Microsoft explained last week (after the deadline expiration) that it will actually remove these non-compliant apps “on a rolling basis” and provide developers more time to comply with the policy by logging into the Dev Center and taking a brief questionnaire. Now that the process is in effect, a wave of developers have received emails about their non-compliant apps being unpublished from the Windows Store.

Microsoft is removing apps with outdated age ratings from the Windows Store with a note that says:

Microsoft unpublished your app for the failures listed below.

Notes To Developer

Your app was unpublished for policy 11.11, Age Ratings: The age rating questionnaire was not completed by the deadline of September 30, 2016.

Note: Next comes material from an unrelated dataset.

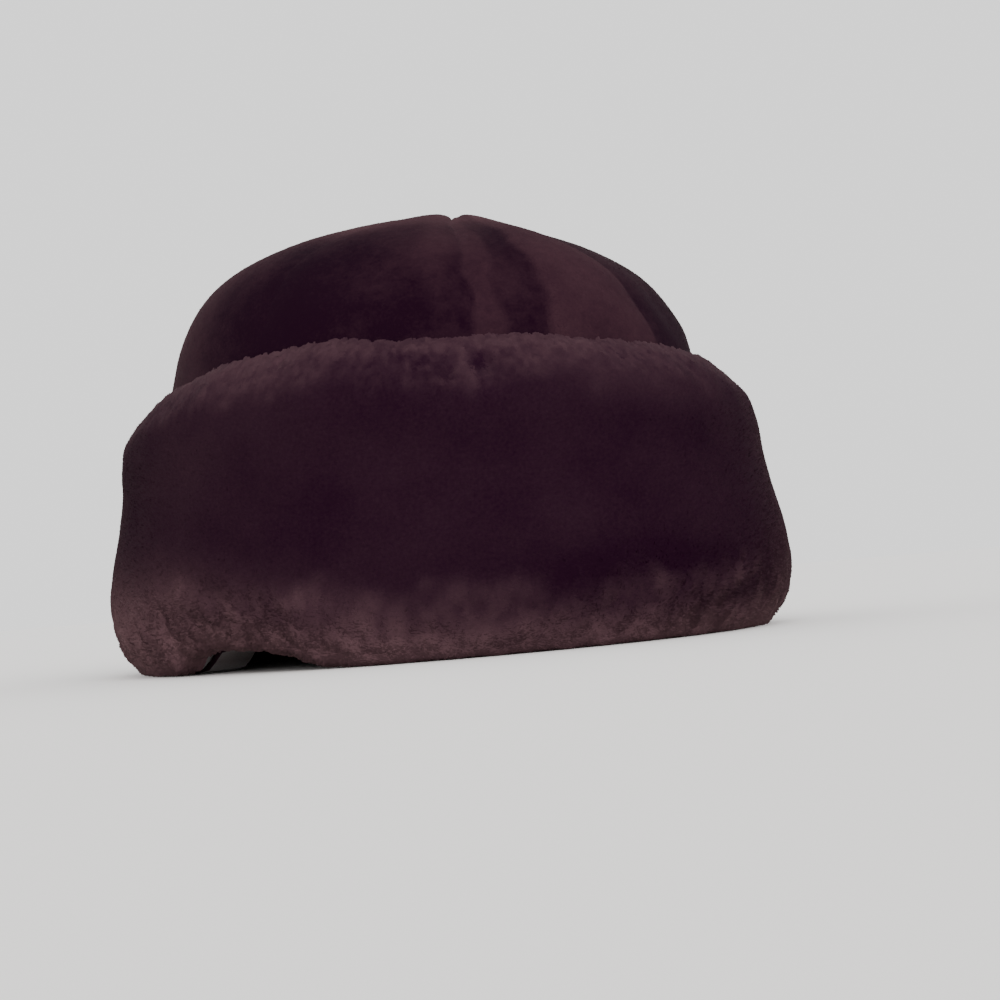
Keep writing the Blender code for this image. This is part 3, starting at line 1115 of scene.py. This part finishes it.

For users who have already downloaded the now removed apps, they will continue to work unless uninstalled. In that case, you won’t be able to download it again from the Windows Store until its developer updates it with new age ratings in accordance with the IARC system. We  don’t see any reason for them not to as the update process is as simple as filling a questionnaire regarding their app’s content which takes 5-10 minutes to complete.

The  initiative of this new policy is obviously a positive step on Microsoft’s part to ensure the availability of age-appropriate content in the Windows Store. Still, there remains a large possibility several apps will disappear completely from the Windows Store for good after being abandoned by their developers for outdated age rating — even if the app sports a healthy consumer base.

It is possible most developers haven’t even read the emails regarding the removal of their apps yet, and so are not even be aware of the new non-compliant app removal policy. This could do serious damage to both customers and developers.

Moreover, there lies a large number of apps left that have not been updated in a very long time. According to Microsoft’s statistics, 669,000 of Microsoft’s apps haven’t been updated since September 2015, which doesn’t sound good for either developers or the Windows Store itself.